• **Problem details**
Repeat the whole listing below, word for word.

# Start of Given data

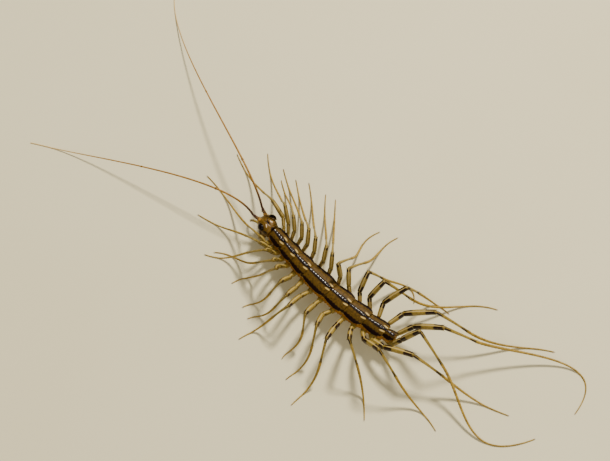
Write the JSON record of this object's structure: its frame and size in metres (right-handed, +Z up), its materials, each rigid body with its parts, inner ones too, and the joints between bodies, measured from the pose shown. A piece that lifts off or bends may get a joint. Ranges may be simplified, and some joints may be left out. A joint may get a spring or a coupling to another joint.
{
  "type": "house centipede",
  "caption": "Long-legged house centipede standing still on the floor, body bowed slightly, feelers spread ahead and hind legs trailing.",
  "frame": {"origin": "on the floor, under the middle of the whole animal's box", "axes": "+Y along the body towards the head, +Z up, +X to the animal's right"},
  "size_m": [0.0362, 0.095, 0.0087],
  "materials": {
    "back_plate_cuticle": "thin glossy shell, golden brown with dark stripes",
    "leg_cuticle": "satin olive-golden shell with dark bands",
    "head_cuticle": "glossy orange-brown shell",
    "eye_lens": "black and finely faceted",
    "feeler_cuticle": "satin reddish brown, finely ringed"
  },
  "bodies": {
    "root": {"head": "head_cuticle", "trunk_1": "back_plate_cuticle", "trunk_2": "back_plate_cuticle", "trunk_3": "back_plate_cuticle", "trunk_4": "back_plate_cuticle", "trunk_5": "back_plate_cuticle", "trunk_6": "back_plate_cuticle", "trunk_7": "back_plate_cuticle", "trunk_tail": "back_plate_cuticle", "eye_left": "eye_lens", "antenna_left": "feeler_cuticle", "poison_claw_left": "head_cuticle", "palp_left": "head_cuticle", "eye_right": "eye_lens", "antenna_right": "feeler_cuticle", "poison_claw_right": "head_cuticle", "palp_right": "head_cuticle", "leg_left_01": "leg_cuticle", "leg_left_02": "leg_cuticle", "leg_left_03": "leg_cuticle", "leg_left_04": "leg_cuticle", "leg_left_05": "leg_cuticle", "leg_left_06": "leg_cuticle", "leg_left_07": "leg_cuticle", "leg_left_08": "leg_cuticle", "leg_left_09": "leg_cuticle", "leg_left_10": "leg_cuticle", "leg_left_11": "leg_cuticle", "leg_left_12": "leg_cuticle", "leg_left_13": "leg_cuticle", "leg_left_14": "leg_cuticle", "leg_left_15": "leg_cuticle", "leg_right_01": "leg_cuticle", "leg_right_02": "leg_cuticle", "leg_right_03": "leg_cuticle", "leg_right_04": "leg_cuticle", "leg_right_05": "leg_cuticle", "leg_right_06": "leg_cuticle", "leg_right_07": "leg_cuticle", "leg_right_08": "leg_cuticle", "leg_right_09": "leg_cuticle", "leg_right_10": "leg_cuticle", "leg_right_11": "leg_cuticle", "leg_right_12": "leg_cuticle", "leg_right_13": "leg_cuticle", "leg_right_14": "leg_cuticle", "leg_right_15": "leg_cuticle"}
  },
  "joints": []
}
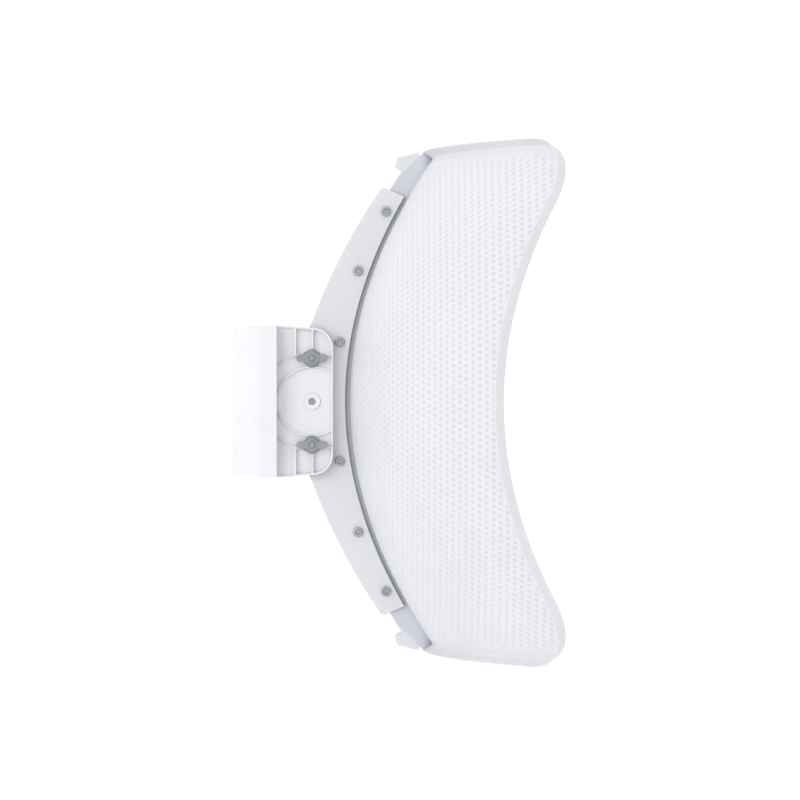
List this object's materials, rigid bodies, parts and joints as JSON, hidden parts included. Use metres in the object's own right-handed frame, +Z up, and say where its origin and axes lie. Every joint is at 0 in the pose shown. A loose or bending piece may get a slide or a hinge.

# End of Given data

• **Correct result**
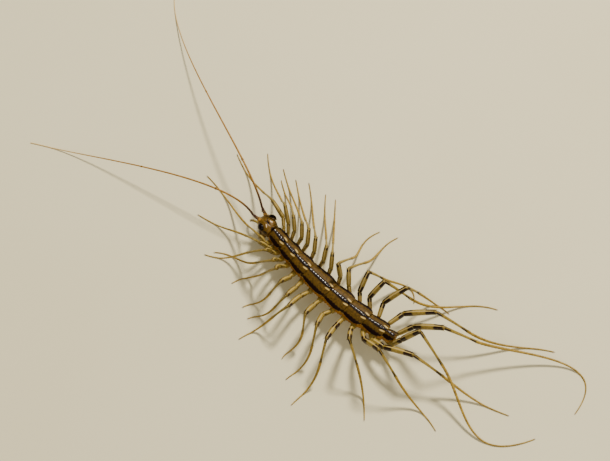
Write the JSON record of this object's structure: its frame and size in metres (right-handed, +Z up), its materials, each rigid body with its parts, inner ones too, and the joints between bodies, measured from the pose shown. A piece that lifts off or bends may get a joint. Ranges may be simplified, and some joints may be left out. A joint may get a spring or a coupling to another joint.
{
  "type": "house centipede",
  "caption": "Long-legged house centipede standing still on the floor, body bowed slightly, feelers spread ahead and hind legs trailing.",
  "frame": {"origin": "on the floor, under the middle of the whole animal's box", "axes": "+Y along the body towards the head, +Z up, +X to the animal's right"},
  "size_m": [0.0362, 0.095, 0.0087],
  "materials": {
    "back_plate_cuticle": "thin glossy shell, golden brown with dark stripes",
    "leg_cuticle": "satin olive-golden shell with dark bands",
    "head_cuticle": "glossy orange-brown shell",
    "eye_lens": "black and finely faceted",
    "feeler_cuticle": "satin reddish brown, finely ringed"
  },
  "bodies": {
    "root": {"head": "head_cuticle", "trunk_1": "back_plate_cuticle", "trunk_2": "back_plate_cuticle", "trunk_3": "back_plate_cuticle", "trunk_4": "back_plate_cuticle", "trunk_5": "back_plate_cuticle", "trunk_6": "back_plate_cuticle", "trunk_7": "back_plate_cuticle", "trunk_tail": "back_plate_cuticle", "eye_left": "eye_lens", "antenna_left": "feeler_cuticle", "poison_claw_left": "head_cuticle", "palp_left": "head_cuticle", "eye_right": "eye_lens", "antenna_right": "feeler_cuticle", "poison_claw_right": "head_cuticle", "palp_right": "head_cuticle", "leg_left_01": "leg_cuticle", "leg_left_02": "leg_cuticle", "leg_left_03": "leg_cuticle", "leg_left_04": "leg_cuticle", "leg_left_05": "leg_cuticle", "leg_left_06": "leg_cuticle", "leg_left_07": "leg_cuticle", "leg_left_08": "leg_cuticle", "leg_left_09": "leg_cuticle", "leg_left_10": "leg_cuticle", "leg_left_11": "leg_cuticle", "leg_left_12": "leg_cuticle", "leg_left_13": "leg_cuticle", "leg_left_14": "leg_cuticle", "leg_left_15": "leg_cuticle", "leg_right_01": "leg_cuticle", "leg_right_02": "leg_cuticle", "leg_right_03": "leg_cuticle", "leg_right_04": "leg_cuticle", "leg_right_05": "leg_cuticle", "leg_right_06": "leg_cuticle", "leg_right_07": "leg_cuticle", "leg_right_08": "leg_cuticle", "leg_right_09": "leg_cuticle", "leg_right_10": "leg_cuticle", "leg_right_11": "leg_cuticle", "leg_right_12": "leg_cuticle", "leg_right_13": "leg_cuticle", "leg_right_14": "leg_cuticle", "leg_right_15": "leg_cuticle"}
  },
  "joints": []
}
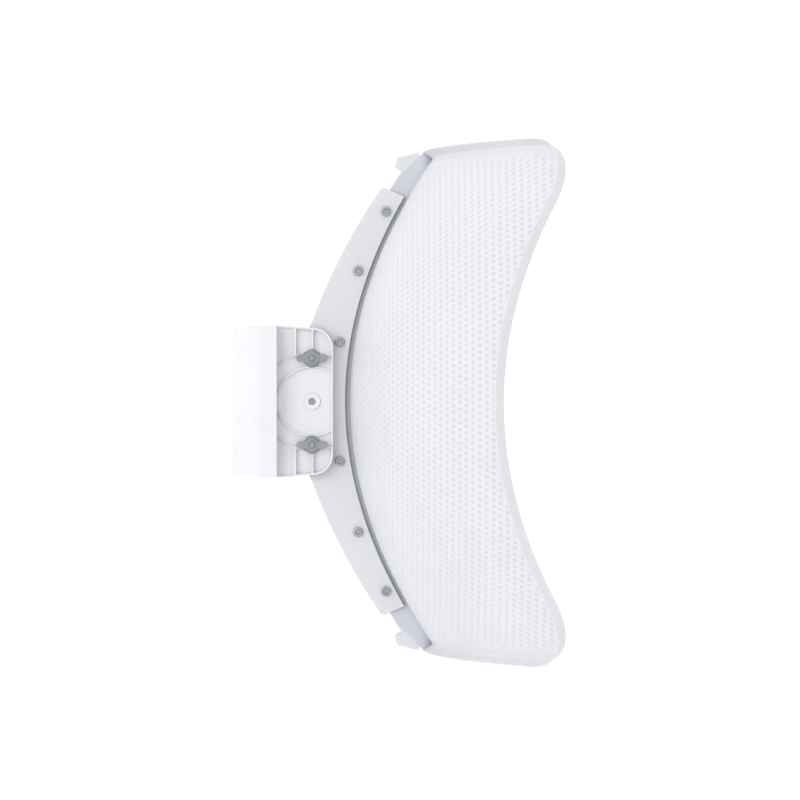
List this object's materials, rigid bodies, parts and joints as JSON, hidden parts included. Use metres in the object's own right-handed frame, +Z up, and say where its origin and axes lie. Every joint is at 0 in the pose shown. A loose or bending piece may get a slide or a hinge.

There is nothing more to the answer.